» Exercise details: Write out the listing in full, matching it word for word.

» Dataset content:
** start **

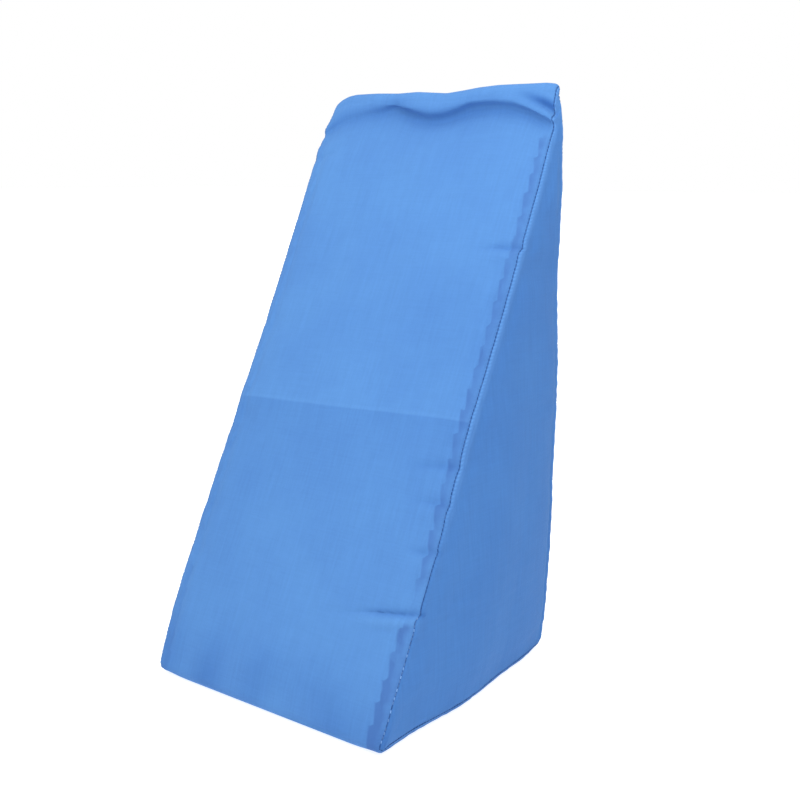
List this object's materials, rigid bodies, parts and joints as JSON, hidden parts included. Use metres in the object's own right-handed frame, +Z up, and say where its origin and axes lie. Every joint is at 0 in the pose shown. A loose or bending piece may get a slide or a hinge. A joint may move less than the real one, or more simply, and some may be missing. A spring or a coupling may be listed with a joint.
{
  "type": "positioning cushion",
  "caption": "Wedge cushion for positioning a body or limb: a right-triangular filled block in a sewn cloth cover, standing on its thick end.",
  "frame": {"origin": "middle of the underside's bounding box, on the floor that the thick end stands on", "axes": "+Z up from the thick end to the thin tip, the slope faces -Y, the flat back faces +Y, and the width runs along X"},
  "size_m": [0.2714, 0.2544, 0.5],
  "materials": {
    "wrap_cloth": "matt plain weave, mid blue",
    "side_panel_right_cloth": "matt plain weave, mid blue",
    "side_panel_left_cloth": "matt plain weave, mid blue"
  },
  "bodies": {
    "root": {"wrap": "wrap_cloth", "side_panel_right": "side_panel_right_cloth", "side_panel_left": "side_panel_left_cloth"}
  },
  "joints": []
}
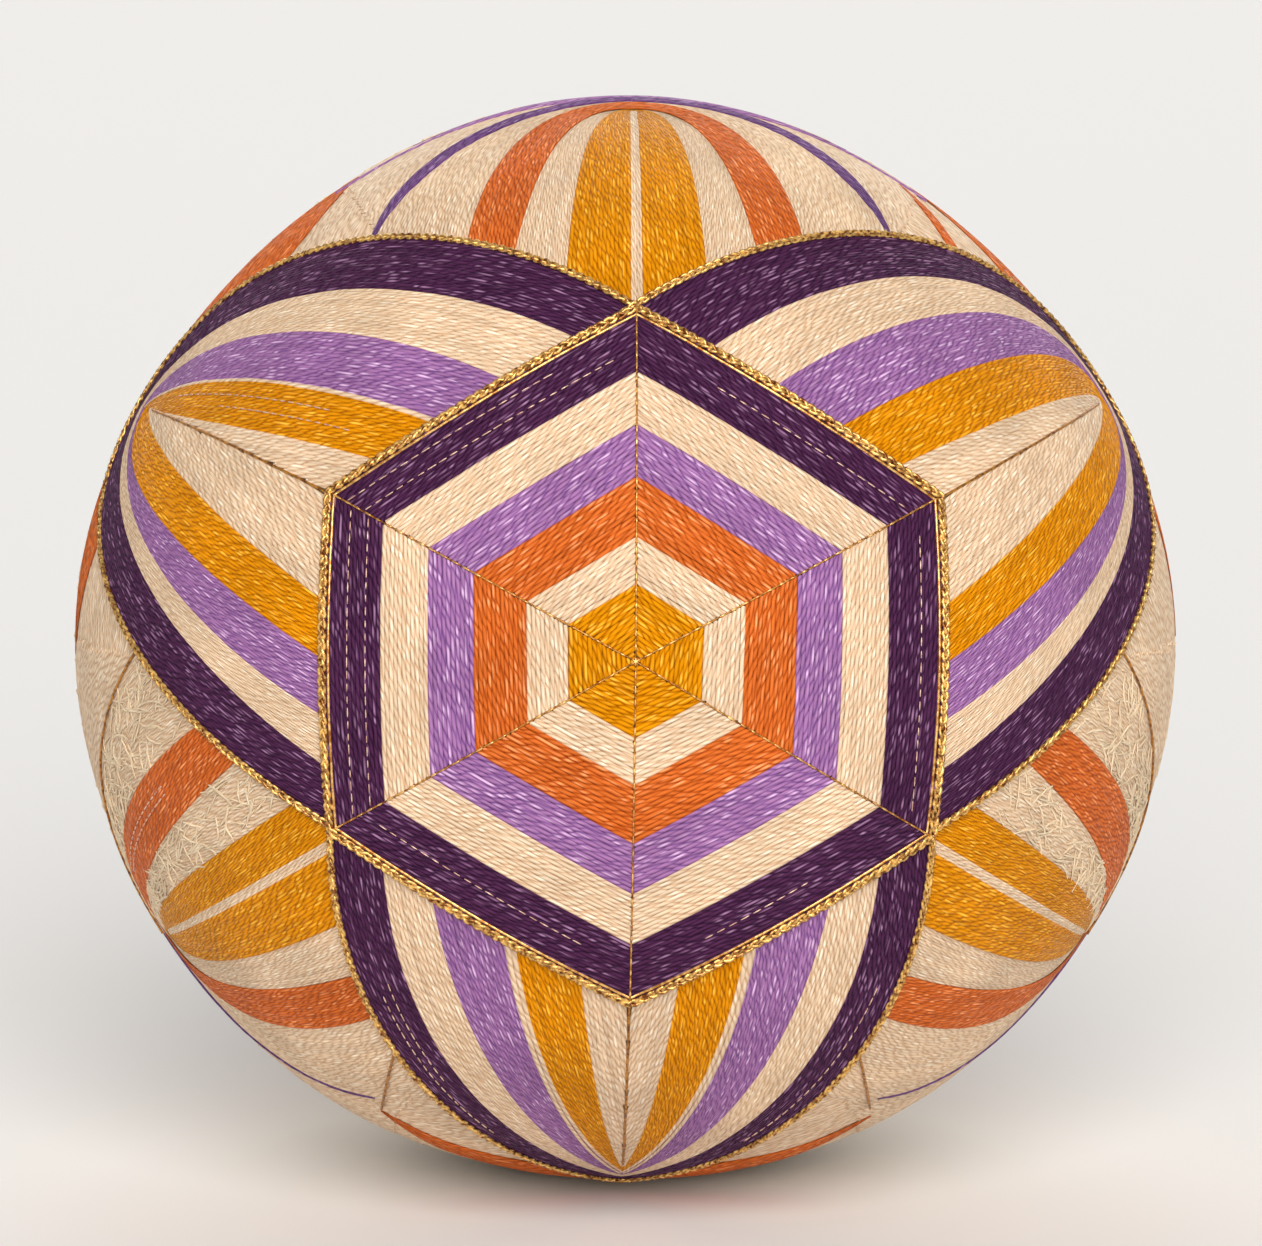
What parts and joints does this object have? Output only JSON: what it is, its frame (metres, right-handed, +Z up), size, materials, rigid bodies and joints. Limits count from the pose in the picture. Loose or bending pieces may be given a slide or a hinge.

** end **

» Problem solution:
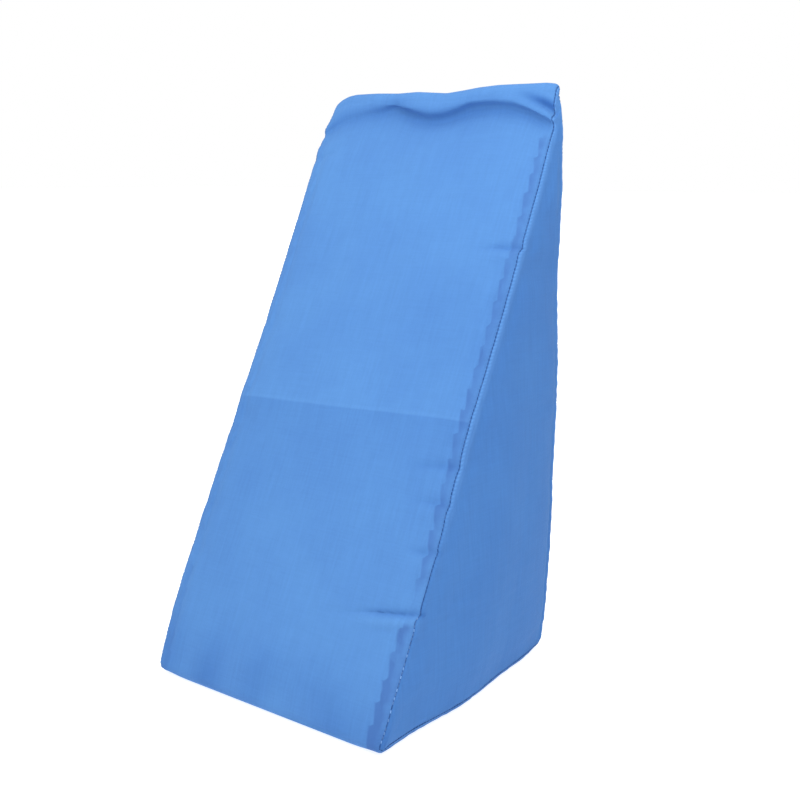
List this object's materials, rigid bodies, parts and joints as JSON, hidden parts included. Use metres in the object's own right-handed frame, +Z up, and say where its origin and axes lie. Every joint is at 0 in the pose shown. A loose or bending piece may get a slide or a hinge. A joint may move less than the real one, or more simply, and some may be missing. A spring or a coupling may be listed with a joint.
{
  "type": "positioning cushion",
  "caption": "Wedge cushion for positioning a body or limb: a right-triangular filled block in a sewn cloth cover, standing on its thick end.",
  "frame": {"origin": "middle of the underside's bounding box, on the floor that the thick end stands on", "axes": "+Z up from the thick end to the thin tip, the slope faces -Y, the flat back faces +Y, and the width runs along X"},
  "size_m": [0.2714, 0.2544, 0.5],
  "materials": {
    "wrap_cloth": "matt plain weave, mid blue",
    "side_panel_right_cloth": "matt plain weave, mid blue",
    "side_panel_left_cloth": "matt plain weave, mid blue"
  },
  "bodies": {
    "root": {"wrap": "wrap_cloth", "side_panel_right": "side_panel_right_cloth", "side_panel_left": "side_panel_left_cloth"}
  },
  "joints": []
}
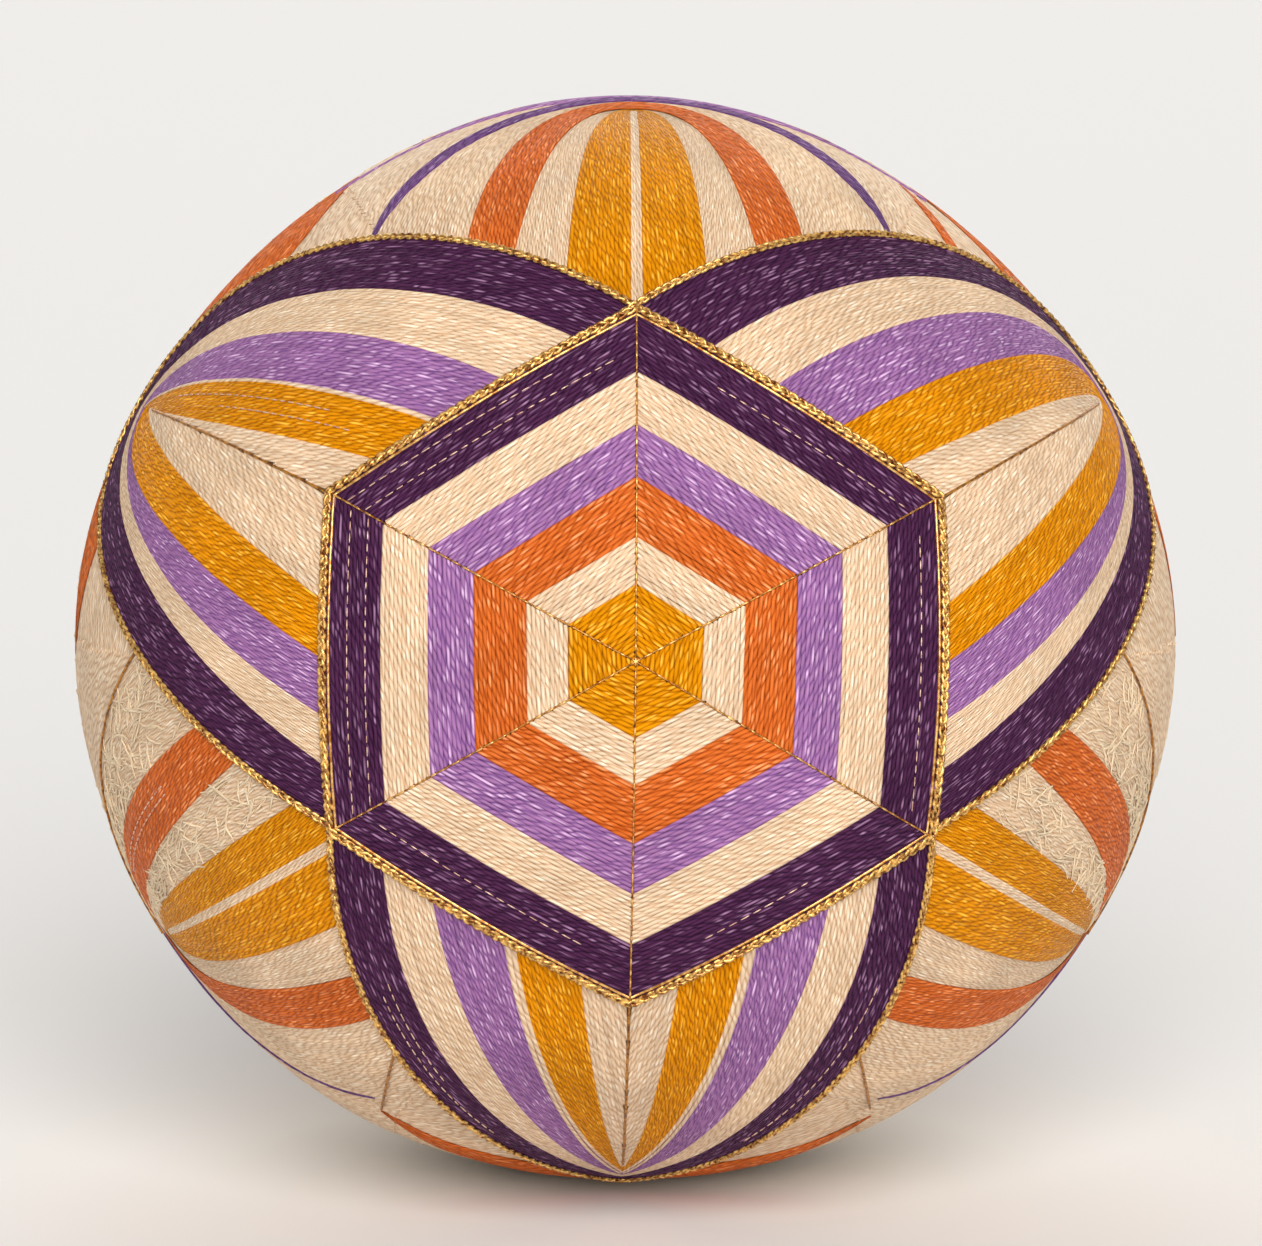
What parts and joints does this object have? Output only JSON: what it is, its frame (metres, right-handed, +Z up), size, materials, rigid bodies and joints. Limits count from the pose in the picture. Loose or bending pieces may be given a slide or a hinge.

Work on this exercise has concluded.